I used to just feed my Hedgehog cat food right out of the box, but by the time my hedgie hit about 1 and a half years old, I noticed that he seemed to be having trouble with his food, sometimes it sounded like he was having trouble chewing it and trying to swollow too big of pieces. Thats when I noticed that both of his front fangs were gone!

I guess they fell out, I'm not sure why or how or when, its one of those things I didn't even notice. His rear smaller teeth seem to all be fine, but what I've done now is I'll throw the cat food in a blender and put it on low to break up the pieces so they're a lot smaller.

He seems fine now eatting the smaller stuff, been doing it for ~6 months, just curious if I should consider going to some soft food? And why did he lose his fangs?

(also, all he'll eat is cat food and hard boiled egg, meal worms he'll chew on but not swallow, can't really get him interested in anything else)


----------



## Gnarly (Aug 29, 2008)

Have you brought him to the vet? He could have an infection in his gums, or a tumor somewhere in his mouth. 
Do you use a water bottle or bowl? Water bottles have been known to chip teeth. 
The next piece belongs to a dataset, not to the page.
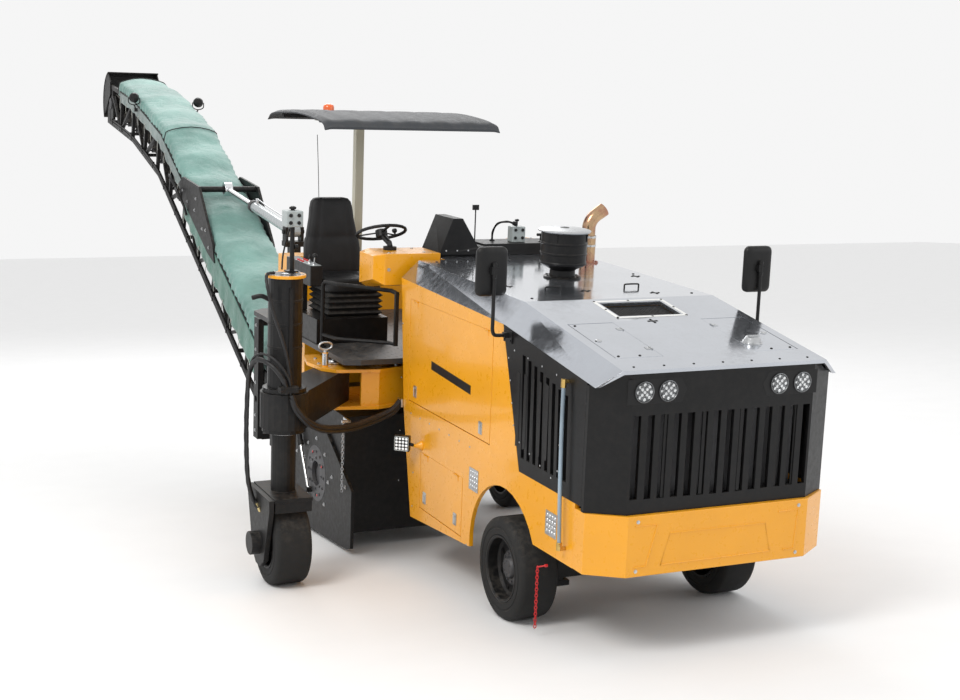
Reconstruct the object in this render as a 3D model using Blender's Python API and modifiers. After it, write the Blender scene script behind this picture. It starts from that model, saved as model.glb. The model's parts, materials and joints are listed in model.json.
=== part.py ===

If he is able to maintain a good weight with small pieces of kibble, you don't need to be giving him wet food yet.


----------



## HedgieIsabella (Nov 24, 2008)

this happened with isabella too, except when i got her the people said she was rescued (they got her from a vet/ recuse type thing), i didn't even notice that her front fangs were gone until i got spike and saw that he had HUGE fangs, and it hurt alot more when he bit me, than it did when isabella bit me, so i checked when i was clipping her nails today, she's been fine since i had her, and i'm assuming she had everything taken care of when she was rescued, no health problems except for this, she eats full sized kibble, with no problem but she uses a water bottle
but since i now know she has no front fangs, should i keep the water bottle or have a dish?
and should i stay with the full sized kibble since she has no problem with it, or should i crush it, or wet it ?


----------